__Goal__. Find the line that contains "obj.matrix_parent_inverse = Matrix.Identity(4)" and print it and every line after it, exactly, please.

__Data shown__.
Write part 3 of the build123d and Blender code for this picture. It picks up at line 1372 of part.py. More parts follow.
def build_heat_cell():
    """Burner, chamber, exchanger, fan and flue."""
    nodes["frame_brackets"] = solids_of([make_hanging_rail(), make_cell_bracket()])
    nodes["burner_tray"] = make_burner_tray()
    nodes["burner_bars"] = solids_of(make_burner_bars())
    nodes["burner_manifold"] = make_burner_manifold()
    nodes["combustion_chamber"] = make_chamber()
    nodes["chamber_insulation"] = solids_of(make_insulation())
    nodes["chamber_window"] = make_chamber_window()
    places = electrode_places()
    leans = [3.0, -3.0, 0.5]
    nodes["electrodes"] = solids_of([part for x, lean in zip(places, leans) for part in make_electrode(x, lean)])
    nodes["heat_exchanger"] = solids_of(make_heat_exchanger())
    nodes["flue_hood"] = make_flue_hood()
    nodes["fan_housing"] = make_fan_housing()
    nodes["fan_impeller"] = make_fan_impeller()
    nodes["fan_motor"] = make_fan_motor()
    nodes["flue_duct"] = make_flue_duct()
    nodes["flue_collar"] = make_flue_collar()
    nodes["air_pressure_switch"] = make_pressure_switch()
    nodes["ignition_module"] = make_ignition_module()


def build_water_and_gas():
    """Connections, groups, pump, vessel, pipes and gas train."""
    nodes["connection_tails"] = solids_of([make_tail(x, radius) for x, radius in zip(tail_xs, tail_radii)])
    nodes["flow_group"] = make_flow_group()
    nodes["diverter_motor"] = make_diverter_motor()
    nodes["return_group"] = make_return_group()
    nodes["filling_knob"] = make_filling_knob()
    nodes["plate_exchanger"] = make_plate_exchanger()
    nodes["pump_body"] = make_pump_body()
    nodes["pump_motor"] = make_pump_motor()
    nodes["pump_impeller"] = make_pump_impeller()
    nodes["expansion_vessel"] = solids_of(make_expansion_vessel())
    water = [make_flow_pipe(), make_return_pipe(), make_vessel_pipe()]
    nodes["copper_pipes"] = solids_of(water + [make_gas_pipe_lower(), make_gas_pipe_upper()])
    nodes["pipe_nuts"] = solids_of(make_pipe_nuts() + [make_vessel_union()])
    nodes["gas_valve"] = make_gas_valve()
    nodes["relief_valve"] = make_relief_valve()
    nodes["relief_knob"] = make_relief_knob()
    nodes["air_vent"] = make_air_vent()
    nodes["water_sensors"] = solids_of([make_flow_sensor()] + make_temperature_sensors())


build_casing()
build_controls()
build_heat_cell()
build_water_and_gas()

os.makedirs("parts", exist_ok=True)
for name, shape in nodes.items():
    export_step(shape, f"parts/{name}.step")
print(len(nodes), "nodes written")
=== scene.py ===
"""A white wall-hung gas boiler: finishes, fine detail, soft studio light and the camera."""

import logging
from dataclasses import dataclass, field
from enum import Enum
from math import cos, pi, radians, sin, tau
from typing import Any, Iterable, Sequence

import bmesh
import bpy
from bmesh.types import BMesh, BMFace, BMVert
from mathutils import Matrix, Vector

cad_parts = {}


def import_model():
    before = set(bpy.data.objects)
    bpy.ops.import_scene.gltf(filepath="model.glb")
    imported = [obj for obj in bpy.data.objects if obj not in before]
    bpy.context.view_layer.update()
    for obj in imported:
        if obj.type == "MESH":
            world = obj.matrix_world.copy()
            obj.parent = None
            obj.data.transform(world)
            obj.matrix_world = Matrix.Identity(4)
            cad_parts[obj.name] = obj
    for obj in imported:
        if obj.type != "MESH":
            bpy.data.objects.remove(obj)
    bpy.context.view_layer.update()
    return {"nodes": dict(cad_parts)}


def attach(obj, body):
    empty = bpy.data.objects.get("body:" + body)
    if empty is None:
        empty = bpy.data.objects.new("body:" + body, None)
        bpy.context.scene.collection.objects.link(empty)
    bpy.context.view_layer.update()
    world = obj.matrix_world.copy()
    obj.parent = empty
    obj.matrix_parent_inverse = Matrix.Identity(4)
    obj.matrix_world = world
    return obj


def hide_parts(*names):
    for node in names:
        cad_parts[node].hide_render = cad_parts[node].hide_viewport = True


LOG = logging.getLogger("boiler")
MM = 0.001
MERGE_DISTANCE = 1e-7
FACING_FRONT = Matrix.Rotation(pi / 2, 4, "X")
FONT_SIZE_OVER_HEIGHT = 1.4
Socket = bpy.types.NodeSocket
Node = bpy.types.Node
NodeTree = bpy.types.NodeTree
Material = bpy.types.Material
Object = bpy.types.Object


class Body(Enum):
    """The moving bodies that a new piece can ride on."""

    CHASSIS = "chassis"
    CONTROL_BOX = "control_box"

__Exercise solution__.
    obj.matrix_parent_inverse = Matrix.Identity(4)
    obj.matrix_world = world
    return obj


def hide_parts(*names):
    for node in names:
        cad_parts[node].hide_render = cad_parts[node].hide_viewport = True


LOG = logging.getLogger("boiler")
MM = 0.001
MERGE_DISTANCE = 1e-7
FACING_FRONT = Matrix.Rotation(pi / 2, 4, "X")
FONT_SIZE_OVER_HEIGHT = 1.4
Socket = bpy.types.NodeSocket
Node = bpy.types.Node
NodeTree = bpy.types.NodeTree
Material = bpy.types.Material
Object = bpy.types.Object


class Body(Enum):
    """The moving bodies that a new piece can ride on."""

    CHASSIS = "chassis"
    CONTROL_BOX = "control_box"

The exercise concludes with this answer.